### WHAT NEEDS TO BE DONE
Everything from the line containing "the front wall." through the line containing "obj.parent = None" must be quoted exactly; everything else is left out.

### GIVEN DATA
======
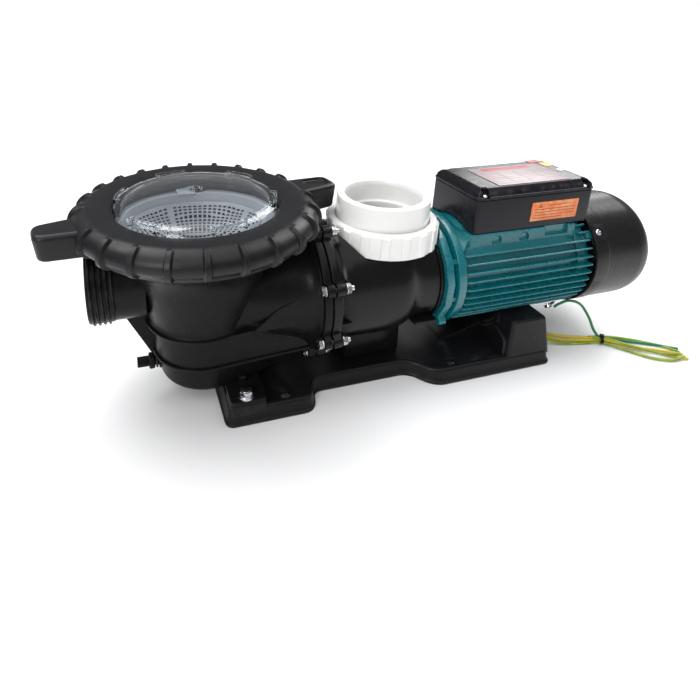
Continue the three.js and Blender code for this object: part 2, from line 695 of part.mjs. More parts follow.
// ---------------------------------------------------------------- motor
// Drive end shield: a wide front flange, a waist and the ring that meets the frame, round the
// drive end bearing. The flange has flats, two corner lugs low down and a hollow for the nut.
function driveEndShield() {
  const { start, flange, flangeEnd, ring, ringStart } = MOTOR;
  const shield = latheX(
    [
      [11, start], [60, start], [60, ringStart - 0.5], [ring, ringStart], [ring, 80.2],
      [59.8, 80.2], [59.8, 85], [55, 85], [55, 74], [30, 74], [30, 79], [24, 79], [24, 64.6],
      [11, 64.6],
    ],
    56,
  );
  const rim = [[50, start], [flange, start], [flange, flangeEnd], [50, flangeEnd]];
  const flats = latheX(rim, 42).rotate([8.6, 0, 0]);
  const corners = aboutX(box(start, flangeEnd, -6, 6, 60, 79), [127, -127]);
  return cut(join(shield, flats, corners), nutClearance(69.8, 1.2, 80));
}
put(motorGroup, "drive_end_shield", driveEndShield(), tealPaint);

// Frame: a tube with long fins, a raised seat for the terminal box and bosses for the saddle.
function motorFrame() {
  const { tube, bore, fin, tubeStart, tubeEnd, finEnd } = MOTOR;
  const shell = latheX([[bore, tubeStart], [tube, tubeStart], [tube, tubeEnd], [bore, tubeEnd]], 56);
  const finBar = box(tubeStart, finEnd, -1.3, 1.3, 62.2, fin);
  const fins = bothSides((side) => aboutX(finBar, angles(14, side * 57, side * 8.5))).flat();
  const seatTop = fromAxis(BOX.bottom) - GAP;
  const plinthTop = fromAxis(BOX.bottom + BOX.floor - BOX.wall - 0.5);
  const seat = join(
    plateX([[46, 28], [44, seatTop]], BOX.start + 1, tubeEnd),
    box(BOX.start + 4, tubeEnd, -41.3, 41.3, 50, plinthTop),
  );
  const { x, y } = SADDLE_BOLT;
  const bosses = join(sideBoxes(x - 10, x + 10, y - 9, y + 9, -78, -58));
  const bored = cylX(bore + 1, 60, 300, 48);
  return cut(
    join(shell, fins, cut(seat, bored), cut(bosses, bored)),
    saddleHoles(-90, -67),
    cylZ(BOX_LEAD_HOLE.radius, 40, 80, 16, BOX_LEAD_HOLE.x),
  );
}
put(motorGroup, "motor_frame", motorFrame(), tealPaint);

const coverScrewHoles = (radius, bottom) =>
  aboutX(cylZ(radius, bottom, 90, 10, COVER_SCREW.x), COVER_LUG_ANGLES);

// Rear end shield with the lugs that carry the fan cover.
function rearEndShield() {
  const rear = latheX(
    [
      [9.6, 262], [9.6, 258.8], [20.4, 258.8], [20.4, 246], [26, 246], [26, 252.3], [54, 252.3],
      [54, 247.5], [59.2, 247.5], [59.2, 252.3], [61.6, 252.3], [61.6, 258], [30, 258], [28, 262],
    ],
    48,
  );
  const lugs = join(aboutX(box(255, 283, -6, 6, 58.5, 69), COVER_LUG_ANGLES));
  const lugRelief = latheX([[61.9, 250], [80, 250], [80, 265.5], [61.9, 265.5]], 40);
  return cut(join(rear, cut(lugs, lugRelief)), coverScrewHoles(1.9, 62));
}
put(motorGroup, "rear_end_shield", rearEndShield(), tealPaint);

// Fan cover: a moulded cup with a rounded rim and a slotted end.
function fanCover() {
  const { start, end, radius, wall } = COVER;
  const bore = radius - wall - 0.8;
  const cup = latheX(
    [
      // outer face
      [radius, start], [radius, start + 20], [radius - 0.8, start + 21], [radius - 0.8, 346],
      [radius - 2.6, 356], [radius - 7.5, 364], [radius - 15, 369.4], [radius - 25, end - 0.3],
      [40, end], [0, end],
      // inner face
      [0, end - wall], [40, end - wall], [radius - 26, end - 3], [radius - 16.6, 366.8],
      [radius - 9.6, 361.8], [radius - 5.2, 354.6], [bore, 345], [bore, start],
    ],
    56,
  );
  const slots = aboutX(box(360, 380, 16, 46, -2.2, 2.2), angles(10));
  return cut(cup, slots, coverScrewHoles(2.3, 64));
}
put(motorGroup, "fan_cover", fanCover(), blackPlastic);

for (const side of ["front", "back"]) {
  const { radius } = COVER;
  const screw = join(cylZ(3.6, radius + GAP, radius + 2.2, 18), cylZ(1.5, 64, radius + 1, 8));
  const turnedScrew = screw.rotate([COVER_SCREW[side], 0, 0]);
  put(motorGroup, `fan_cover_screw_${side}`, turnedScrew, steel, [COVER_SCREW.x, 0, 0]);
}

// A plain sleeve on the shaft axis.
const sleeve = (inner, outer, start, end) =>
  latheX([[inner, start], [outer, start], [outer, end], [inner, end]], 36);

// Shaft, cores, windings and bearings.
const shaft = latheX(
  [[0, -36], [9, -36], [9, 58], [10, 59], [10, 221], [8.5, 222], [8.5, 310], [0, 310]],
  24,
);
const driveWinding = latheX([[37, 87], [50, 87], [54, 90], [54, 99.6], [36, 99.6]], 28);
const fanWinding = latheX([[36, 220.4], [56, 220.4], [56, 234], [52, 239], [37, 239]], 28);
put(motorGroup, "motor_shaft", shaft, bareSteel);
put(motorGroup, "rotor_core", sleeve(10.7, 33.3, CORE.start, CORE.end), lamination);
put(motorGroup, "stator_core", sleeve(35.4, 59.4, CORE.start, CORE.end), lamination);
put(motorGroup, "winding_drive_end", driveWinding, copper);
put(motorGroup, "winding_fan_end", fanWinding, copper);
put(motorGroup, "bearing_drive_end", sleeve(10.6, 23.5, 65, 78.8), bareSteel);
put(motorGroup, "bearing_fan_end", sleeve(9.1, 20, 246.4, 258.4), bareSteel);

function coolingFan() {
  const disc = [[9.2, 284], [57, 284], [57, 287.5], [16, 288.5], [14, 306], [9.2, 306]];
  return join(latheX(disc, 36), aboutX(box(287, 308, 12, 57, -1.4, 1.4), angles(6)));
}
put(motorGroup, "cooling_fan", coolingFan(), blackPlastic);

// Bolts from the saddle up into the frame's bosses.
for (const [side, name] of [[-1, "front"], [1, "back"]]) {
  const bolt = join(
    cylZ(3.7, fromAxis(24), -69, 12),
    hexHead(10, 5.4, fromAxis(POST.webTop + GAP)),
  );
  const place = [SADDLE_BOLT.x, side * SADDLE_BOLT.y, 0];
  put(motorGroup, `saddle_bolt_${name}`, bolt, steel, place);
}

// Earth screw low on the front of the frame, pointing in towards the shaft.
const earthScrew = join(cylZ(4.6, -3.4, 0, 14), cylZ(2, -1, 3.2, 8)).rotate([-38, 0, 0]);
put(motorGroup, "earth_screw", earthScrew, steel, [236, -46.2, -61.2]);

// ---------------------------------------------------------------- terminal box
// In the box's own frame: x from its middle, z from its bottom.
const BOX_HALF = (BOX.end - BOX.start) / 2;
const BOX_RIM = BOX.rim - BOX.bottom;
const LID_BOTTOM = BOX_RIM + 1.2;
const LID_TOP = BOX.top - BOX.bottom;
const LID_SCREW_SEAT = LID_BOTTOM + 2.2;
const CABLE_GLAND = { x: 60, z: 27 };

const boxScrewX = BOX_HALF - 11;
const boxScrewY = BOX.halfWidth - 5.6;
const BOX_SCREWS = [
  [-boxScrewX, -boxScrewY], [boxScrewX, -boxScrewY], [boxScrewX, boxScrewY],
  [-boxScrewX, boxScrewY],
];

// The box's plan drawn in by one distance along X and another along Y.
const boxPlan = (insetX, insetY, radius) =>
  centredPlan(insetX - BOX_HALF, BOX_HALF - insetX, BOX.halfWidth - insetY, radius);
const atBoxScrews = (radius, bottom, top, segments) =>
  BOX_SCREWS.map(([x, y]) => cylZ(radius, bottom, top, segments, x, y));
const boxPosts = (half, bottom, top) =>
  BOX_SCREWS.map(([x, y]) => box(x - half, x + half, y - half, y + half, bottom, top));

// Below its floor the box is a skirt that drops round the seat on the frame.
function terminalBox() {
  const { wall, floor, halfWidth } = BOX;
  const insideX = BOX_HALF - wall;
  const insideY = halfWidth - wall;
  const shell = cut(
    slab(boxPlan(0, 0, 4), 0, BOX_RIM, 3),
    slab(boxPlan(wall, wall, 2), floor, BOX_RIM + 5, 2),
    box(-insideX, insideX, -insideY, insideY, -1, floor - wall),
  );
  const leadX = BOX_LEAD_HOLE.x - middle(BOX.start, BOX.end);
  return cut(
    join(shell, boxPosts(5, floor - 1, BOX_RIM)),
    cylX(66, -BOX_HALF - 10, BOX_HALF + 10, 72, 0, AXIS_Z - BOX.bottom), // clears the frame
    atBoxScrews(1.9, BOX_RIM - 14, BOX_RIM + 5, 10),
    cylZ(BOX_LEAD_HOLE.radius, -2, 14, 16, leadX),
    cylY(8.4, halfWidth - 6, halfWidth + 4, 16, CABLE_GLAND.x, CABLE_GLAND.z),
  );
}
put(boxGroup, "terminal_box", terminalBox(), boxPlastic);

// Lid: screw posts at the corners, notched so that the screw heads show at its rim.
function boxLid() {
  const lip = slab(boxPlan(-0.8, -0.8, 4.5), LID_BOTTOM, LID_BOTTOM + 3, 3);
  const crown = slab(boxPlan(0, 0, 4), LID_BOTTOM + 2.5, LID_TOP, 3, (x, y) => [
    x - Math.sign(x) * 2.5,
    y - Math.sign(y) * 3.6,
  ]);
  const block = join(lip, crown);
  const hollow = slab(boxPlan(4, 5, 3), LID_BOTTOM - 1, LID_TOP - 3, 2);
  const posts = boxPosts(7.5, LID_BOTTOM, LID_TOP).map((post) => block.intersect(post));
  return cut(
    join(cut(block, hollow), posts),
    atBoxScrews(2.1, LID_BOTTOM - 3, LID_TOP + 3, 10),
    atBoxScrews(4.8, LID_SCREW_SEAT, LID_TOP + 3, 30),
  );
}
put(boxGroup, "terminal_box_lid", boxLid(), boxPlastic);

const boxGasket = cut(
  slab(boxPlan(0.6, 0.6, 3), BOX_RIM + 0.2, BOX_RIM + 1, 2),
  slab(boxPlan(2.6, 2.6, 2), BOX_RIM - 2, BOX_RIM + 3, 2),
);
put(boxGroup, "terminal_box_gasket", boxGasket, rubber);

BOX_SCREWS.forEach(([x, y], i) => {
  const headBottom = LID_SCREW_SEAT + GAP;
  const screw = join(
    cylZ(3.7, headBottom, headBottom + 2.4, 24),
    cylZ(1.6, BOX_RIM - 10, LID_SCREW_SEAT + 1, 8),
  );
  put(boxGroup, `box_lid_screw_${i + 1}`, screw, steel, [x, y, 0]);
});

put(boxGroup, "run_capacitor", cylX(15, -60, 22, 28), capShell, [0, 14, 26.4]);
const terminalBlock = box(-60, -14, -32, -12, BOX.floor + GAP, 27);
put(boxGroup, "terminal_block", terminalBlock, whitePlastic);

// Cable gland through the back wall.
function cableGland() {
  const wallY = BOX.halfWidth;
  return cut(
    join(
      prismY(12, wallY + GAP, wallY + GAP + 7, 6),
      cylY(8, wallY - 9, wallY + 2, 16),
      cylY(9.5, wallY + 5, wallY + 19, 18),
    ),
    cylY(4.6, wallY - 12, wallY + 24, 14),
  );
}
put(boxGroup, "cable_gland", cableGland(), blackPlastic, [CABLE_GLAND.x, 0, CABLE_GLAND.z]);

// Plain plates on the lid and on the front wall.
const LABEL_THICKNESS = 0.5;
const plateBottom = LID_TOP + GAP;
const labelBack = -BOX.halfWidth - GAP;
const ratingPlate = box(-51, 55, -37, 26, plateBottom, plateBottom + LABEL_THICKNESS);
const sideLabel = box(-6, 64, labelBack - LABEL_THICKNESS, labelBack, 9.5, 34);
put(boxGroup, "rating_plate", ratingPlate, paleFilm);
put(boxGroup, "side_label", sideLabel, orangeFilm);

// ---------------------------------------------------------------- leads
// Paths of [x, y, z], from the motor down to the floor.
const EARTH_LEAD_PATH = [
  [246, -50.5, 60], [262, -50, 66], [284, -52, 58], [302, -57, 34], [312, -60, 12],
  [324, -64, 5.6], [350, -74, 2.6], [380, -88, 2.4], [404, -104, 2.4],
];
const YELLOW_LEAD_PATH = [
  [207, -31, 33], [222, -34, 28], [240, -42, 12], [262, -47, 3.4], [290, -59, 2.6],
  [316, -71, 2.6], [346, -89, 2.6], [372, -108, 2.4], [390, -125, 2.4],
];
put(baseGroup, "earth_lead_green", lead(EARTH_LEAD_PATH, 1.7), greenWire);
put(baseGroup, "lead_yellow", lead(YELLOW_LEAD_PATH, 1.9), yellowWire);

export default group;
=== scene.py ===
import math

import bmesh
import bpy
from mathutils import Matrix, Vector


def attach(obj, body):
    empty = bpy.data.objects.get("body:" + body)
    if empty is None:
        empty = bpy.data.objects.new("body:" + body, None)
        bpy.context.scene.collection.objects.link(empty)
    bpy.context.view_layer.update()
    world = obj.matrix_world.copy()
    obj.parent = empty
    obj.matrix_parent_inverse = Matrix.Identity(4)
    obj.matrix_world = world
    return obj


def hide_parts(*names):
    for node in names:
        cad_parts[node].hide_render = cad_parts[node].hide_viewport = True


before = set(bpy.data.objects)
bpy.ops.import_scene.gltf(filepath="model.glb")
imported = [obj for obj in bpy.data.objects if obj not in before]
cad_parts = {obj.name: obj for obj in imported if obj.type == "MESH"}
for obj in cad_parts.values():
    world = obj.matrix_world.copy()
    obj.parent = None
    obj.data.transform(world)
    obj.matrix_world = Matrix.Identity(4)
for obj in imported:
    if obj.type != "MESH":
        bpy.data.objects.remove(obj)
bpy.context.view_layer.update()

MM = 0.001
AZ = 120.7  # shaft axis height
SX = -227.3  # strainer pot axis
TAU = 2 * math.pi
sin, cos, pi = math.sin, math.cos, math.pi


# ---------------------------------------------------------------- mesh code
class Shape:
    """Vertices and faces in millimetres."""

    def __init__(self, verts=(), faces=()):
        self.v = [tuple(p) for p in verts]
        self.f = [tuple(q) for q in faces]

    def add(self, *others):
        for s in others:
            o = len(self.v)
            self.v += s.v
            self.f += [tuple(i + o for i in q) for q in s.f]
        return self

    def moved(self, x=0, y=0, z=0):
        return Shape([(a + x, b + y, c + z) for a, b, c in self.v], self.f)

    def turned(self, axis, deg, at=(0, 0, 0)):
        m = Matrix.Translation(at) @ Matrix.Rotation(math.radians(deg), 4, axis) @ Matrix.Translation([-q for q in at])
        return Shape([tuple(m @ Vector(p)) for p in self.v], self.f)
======
### TASK RESULT
// Plain plates on the lid and on the front wall.
const LABEL_THICKNESS = 0.5;
const plateBottom = LID_TOP + GAP;
const labelBack = -BOX.halfWidth - GAP;
const ratingPlate = box(-51, 55, -37, 26, plateBottom, plateBottom + LABEL_THICKNESS);
const sideLabel = box(-6, 64, labelBack - LABEL_THICKNESS, labelBack, 9.5, 34);
put(boxGroup, "rating_plate", ratingPlate, paleFilm);
put(boxGroup, "side_label", sideLabel, orangeFilm);

// ---------------------------------------------------------------- leads
// Paths of [x, y, z], from the motor down to the floor.
const EARTH_LEAD_PATH = [
  [246, -50.5, 60], [262, -50, 66], [284, -52, 58], [302, -57, 34], [312, -60, 12],
  [324, -64, 5.6], [350, -74, 2.6], [380, -88, 2.4], [404, -104, 2.4],
];
const YELLOW_LEAD_PATH = [
  [207, -31, 33], [222, -34, 28], [240, -42, 12], [262, -47, 3.4], [290, -59, 2.6],
  [316, -71, 2.6], [346, -89, 2.6], [372, -108, 2.4], [390, -125, 2.4],
];
put(baseGroup, "earth_lead_green", lead(EARTH_LEAD_PATH, 1.7), greenWire);
put(baseGroup, "lead_yellow", lead(YELLOW_LEAD_PATH, 1.9), yellowWire);

export default group;
=== scene.py ===
import math

import bmesh
import bpy
from mathutils import Matrix, Vector


def attach(obj, body):
    empty = bpy.data.objects.get("body:" + body)
    if empty is None:
        empty = bpy.data.objects.new("body:" + body, None)
        bpy.context.scene.collection.objects.link(empty)
    bpy.context.view_layer.update()
    world = obj.matrix_world.copy()
    obj.parent = empty
    obj.matrix_parent_inverse = Matrix.Identity(4)
    obj.matrix_world = world
    return obj


def hide_parts(*names):
    for node in names:
        cad_parts[node].hide_render = cad_parts[node].hide_viewport = True


before = set(bpy.data.objects)
bpy.ops.import_scene.gltf(filepath="model.glb")
imported = [obj for obj in bpy.data.objects if obj not in before]
cad_parts = {obj.name: obj for obj in imported if obj.type == "MESH"}
for obj in cad_parts.values():
    world = obj.matrix_world.copy()
    obj.parent = None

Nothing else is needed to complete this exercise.